部分内容引用自《Machine Learning in Action》


背景

设想这样一个场景,一个超市里共有N种商品,客户可以一次购买其中的任何多种商品。目前我们有该超市一年的销售记录,希望从中找到哪些商品经常被一起购买,以及客户如果买了哪些商品后最有可能购买另外哪些商品。当然,实际操作中还会统计更多的指标,例如是否周末或节假日,超市的地理位置,供应商,优惠活动等等,这些不做考虑。找到经常被购买的商品后,我们可以更多的进购这些商品,找到关联规则后,我们可以尽可能的把这些商品放置到一起。经常被购买的商品我们称为频繁项集,项集之间的内在关系我们称为关联规则。

如何找到频繁项集和关联规则?

先引出两个概念:

  1. 支持度(support):定义为数据集中包含该项集的所有记录数除以总的记录数。例如,数据集为:{1},{2,3},{3,4},{2,5},{1,5},因为包含{1} 的集合有两个,{1}和{1,5},而总共有5个集合,所以,数据集{1}的支持度为:2/5=0.4。
  2. 可信度(confidence):可信度是针对某条规则来定义的,例如({1} ->{5}),其值为支持度({1,5})/ 支持度({1})。通过上面的例子可知,可信度({1} ->{5})= 支持度({1,5})/ 支持度({1})= (1/5)/(2/5)= 0.5

通过支持度和可信度的量化定义,我们就能设定支持度大于某个数值,例如 0.7 的项集为频繁项集,可信度大于某个数值,例如0.5 的规则为可信的关联规则。

那么,如何计算所有可能集合的支持度以及找出对应关联规则的可信度呢?

假设有4种商品,{0,1,2,3},可能的组合有15种,

我们需要分别去计算每个组合的支持度,从而判断其是否为频繁项集。理论上,N个元素的集合共有2^N - 1 种组合,如果每种组合都去计算,这将是指数级的时间复杂度,实际操作难度很大。Apriori算法可以解决此问题,其能在最大程度上减少计算量。

频繁项集

在寻找频繁项集时,Apriori算法的基本思想是,如果某个项集是非频繁的,那么包含该项集的所有超集也是非频繁的。
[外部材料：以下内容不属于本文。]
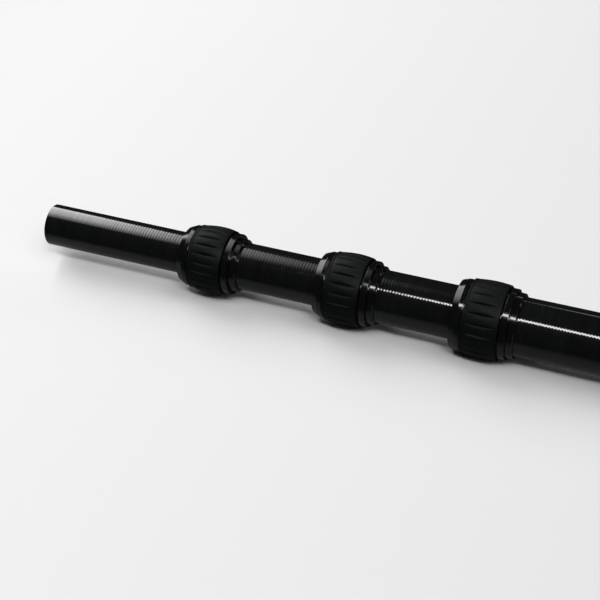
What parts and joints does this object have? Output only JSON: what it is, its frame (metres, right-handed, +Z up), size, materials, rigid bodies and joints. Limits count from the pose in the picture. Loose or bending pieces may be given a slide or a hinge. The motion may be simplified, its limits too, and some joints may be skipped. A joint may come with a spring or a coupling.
{
  "type": "prism pole",
  "caption": "Telescopic prism pole: nested tape-wound carbon tubes with rubber-gripped twist locks, a threaded top socket and a steel ground point.",
  "frame": {"origin": "on the pole's axis, in the lower end plane of the base tube, just behind the ground point's socket", "axes": "+X along the axis from the thin top end to the ground point, +Z up; the pole lies horizontally, as it is laid down for transport"},
  "size_m": [0.9638, 0.0502, 0.0502],
  "materials": {
    "wound_carbon": "clear resin over tape-wound carbon fibre, fine ridges round the tube",
    "hard_black": "polished black hard plastic",
    "grip_rubber": "matt moulded rubber",
    "slide_plastic": "natural acetal",
    "seal_rubber": "smooth",
    "felt": "dense felt",
    "plug_plastic": "matt",
    "aluminium": "turned, clear anodised",
    "black_aluminium": "turned, black anodised",
    "steel": "turned, hardened"
  },
  "bodies": {
    "base_section": {"base_tube": "wound_carbon", "base_socket": "black_aluminium", "ground_point": "steel", "lower_lock_ferrule": "hard_black", "lower_lock_seal_ring": "seal_rubber"},
    "lower_section": {"lower_tube": "wound_carbon", "lower_tube_guide_bush": "slide_plastic", "middle_lock_ferrule": "hard_black", "middle_lock_seal_ring": "seal_rubber"},
    "upper_section": {"upper_tube": "wound_carbon", "upper_tube_guide_bush": "slide_plastic", "upper_lock_ferrule": "hard_black", "upper_lock_seal_ring": "seal_rubber"},
    "top_section": {"top_tube": "wound_carbon", "top_tube_guide_bush": "slide_plastic", "top_insert": "aluminium", "top_tube_end_plug": "plug_plastic"},
    "upper_lock_clamp": {"upper_lock_collet": "slide_plastic", "upper_lock_thrust_washer": "slide_plastic"},
    "upper_lock_nut": {"upper_lock_nut": "hard_black", "upper_lock_grip": "grip_rubber", "upper_lock_wiper": "felt"},
    "middle_lock_clamp": {"middle_lock_collet": "slide_plastic", "middle_lock_thrust_washer": "slide_plastic"},
    "middle_lock_nut": {"middle_lock_nut": "hard_black", "middle_lock_grip": "grip_rubber", "middle_lock_wiper": "felt"},
    "lower_lock_clamp": {"lower_lock_collet": "slide_plastic", "lower_lock_thrust_washer": "slide_plastic"},
    "lower_lock_nut": {"lower_lock_nut": "hard_black", "lower_lock_grip": "grip_rubber", "lower_lock_wiper": "felt"}
  },
  "joints": [
    {"name": "lower_section_slide", "type": "slide", "parent": "base_section", "child": "lower_section", "axis": [-1, 0, 0], "range_m": [-0.0486, 0.4078]},
    {"name": "upper_section_slide", "type": "slide", "parent": "lower_section", "child": "upper_section", "axis": [-1, 0, 0], "range_m": [-0.0529, 0.4036]},
    {"name": "top_section_slide", "type": "slide", "parent": "upper_section", "child": "top_section", "axis": [-1, 0, 0], "range_m": [-0.0853, 0.3718]},
    {"name": "upper_lock_clamp_slide", "type": "slide", "parent": "upper_section", "child": "upper_lock_clamp", "axis": [-1, 0, 0], "range_m": [0, 0.00101]},
    {"name": "upper_lock_twist", "type": "hinge", "parent": "upper_lock_clamp", "child": "upper_lock_nut", "pos_m": [-0.754, 0, 0], "axis": [-1, 0, 0], "range_deg": [0, 180]},
    {"name": "middle_lock_clamp_slide", "type": "slide", "parent": "lower_section", "child": "middle_lock_clamp", "axis": [-1, 0, 0], "range_m": [0, 0.00101]},
    {"name": "middle_lock_twist", "type": "hinge", "parent": "middle_lock_clamp", "child": "middle_lock_nut", "pos_m": [-0.6581, 0, 0], "axis": [-1, 0, 0], "range_deg": [0, 180]},
    {"name": "lower_lock_clamp_slide", "type": "slide", "parent": "base_section", "child": "lower_lock_clamp", "axis": [-1, 0, 0], "range_m": [0, 0.00101]},
    {"name": "lower_lock_twist", "type": "hinge", "parent": "lower_lock_clamp", "child": "lower_lock_nut", "pos_m": [-0.5664, 0, 0], "axis": [-1, 0, 0], "range_deg": [0, 180]}
  ],
  "couplings": [
    {"joint": "upper_lock_clamp_slide", "follows": "upper_lock_twist", "m_per_rad": 0.00031831},
    {"joint": "middle_lock_clamp_slide", "follows": "middle_lock_twist", "m_per_rad": 0.00031831},
    {"joint": "lower_lock_clamp_slide", "follows": "lower_lock_twist", "m_per_rad": 0.00031831}
  ]
}
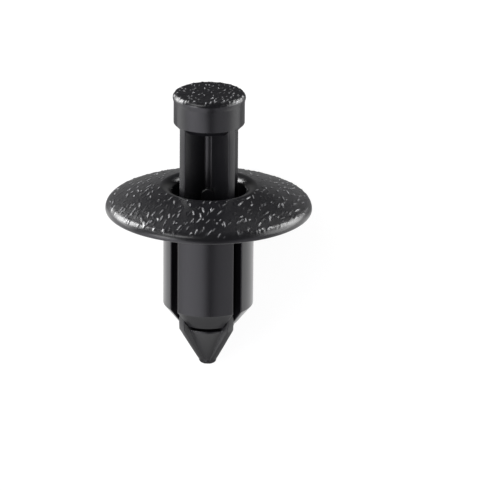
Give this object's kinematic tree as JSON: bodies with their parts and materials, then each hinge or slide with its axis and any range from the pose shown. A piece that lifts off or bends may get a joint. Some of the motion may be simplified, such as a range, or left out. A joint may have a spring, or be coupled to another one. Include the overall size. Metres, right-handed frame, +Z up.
{
  "type": "push rivet trim clip",
  "caption": "Plastic push rivet with a domed round flange, split legs and a finned sliding pin that spreads them to hold a trim panel.",
  "frame": {"origin": "middle of the rivet's outer box, on the surface that it lies on", "axes": "+X along the rivet's length towards the pin's head, +Z up from the surface; the rivet's own axis leans 30.26 degrees up from +X, because it lies on the flange's rim and one leg"},
  "size_m": [0.0196, 0.015, 0.0132],
  "materials": {
    "grommet_plastic": "black moulded nylon, leather-like grain on the flange's top, smooth below and on the lip",
    "pin_plastic": "black moulded nylon, leather-like grain on the head's top, smooth on the shank and nose"
  },
  "bodies": {
    "grommet": {"grommet": "grommet_plastic"},
    "pin": {"pin": "pin_plastic"}
  },
  "joints": [
    {"name": "pin_slide", "type": "slide", "parent": "grommet", "child": "pin", "axis": [0.8638, 0, 0.5039], "range_m": [-0.00715, 0]}
  ]
}
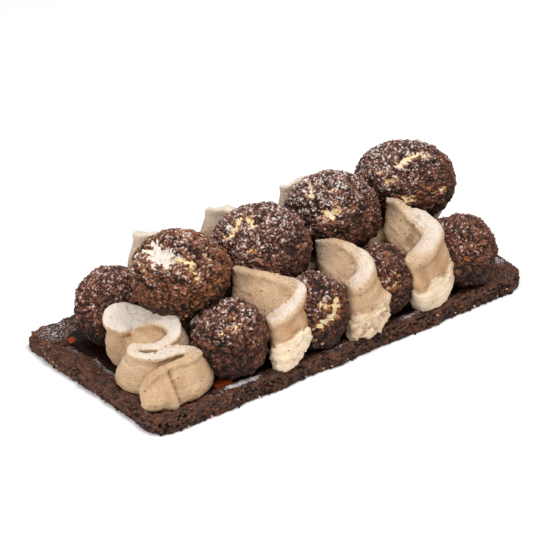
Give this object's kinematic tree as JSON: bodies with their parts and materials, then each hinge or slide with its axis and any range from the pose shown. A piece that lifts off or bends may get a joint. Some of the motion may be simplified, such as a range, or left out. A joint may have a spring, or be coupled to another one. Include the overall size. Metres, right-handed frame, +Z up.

因为超集的个数<=子集的个数,所以超集的支持度<=子集的支持度,如果子集都是非频繁项集,那么显然超集也是非频繁项集。例如:下图中,{2,3}是非频繁项集,那么包含{2,3}的所有超集{0,2,3},{1,2,3}和{0,1,2,3}都是非频繁项集。

 

有了这个原理,我们就能先计算包含一个元素的子集,判断哪些是频繁项集,哪些是非频繁项集,把非频繁项集的元素剔除掉,剩下的元素再组合成包含两个元素的子集,再进行过滤。这样依次进行,直到组合成最终的一个集合。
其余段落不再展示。